Al fin de cuentas para ser ateo hasta el final, no debo divinizar ni el dinero, ni la voluptuosidad, ni la cultura, ni el Real Madrid, ni a Nietzsche, ni a mí mismo y mi propio juicio… Debo aceptar, por tanto, no tener la última palabra. Lo cual significa que ateísmo no tiene la última palabra. El ateísmo sólo puede ser sincero si entra en esta dinámica que lo coloca sin César por delante de su propia contradicción. O, dicho de otra forma, la posición del ateo siempre está caducada.
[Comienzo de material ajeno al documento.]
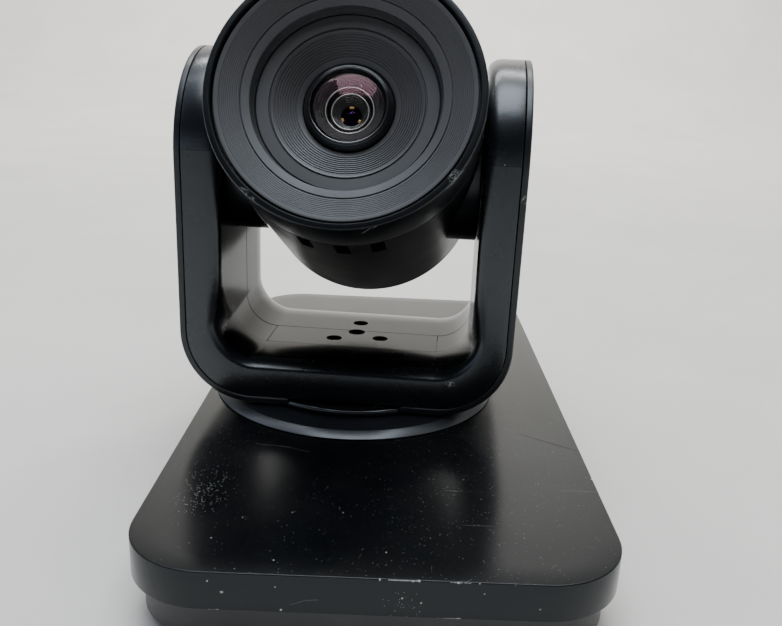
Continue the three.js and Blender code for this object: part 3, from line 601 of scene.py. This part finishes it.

Si de repente decidiera mantenerme firme: “Ya esta, se acabó, yo tengo la última palabra en todo este asunto”, dejaría de ser ateo, al contrario, caería al nivel de los fabricantes de ídolos.

Ser ateo significa admitir que no se tiene la última palabra, pero también afirmar de forma implícita que debe haber una última palabra. Declarar: “sólo hay penúltimas palabras, no hay una última palabra”, sin más, es pretender de nuevo que se tiene la última palabra, y eso es contradecirse. Así pues, habrá que decir: “Yo no tengo la última palabra, pero debe haber una última palabra que escapa a nosotros y nos sobrepasa, un verbo trascendente”.

El ateísmo es verdadero solamente si se convierte en pura disponibilidad para la acogida del misterio. Primero destruye todos los ídolos, después hace también añicos el ídolo del ateísmo y se transforma en espera de una revelación trascendente, de un sentido que nosotros no hemos fabricado, pero que viene a nosotros, e incluso contra nosotros, a pesar nuestro. De un sentido que nos perturba, de alguna manera. No de lo que da un sentido a mi vida, sino de lo que me entrega al sentido de mi vida y me pide, por tanto, que lo siga hasta la muerte.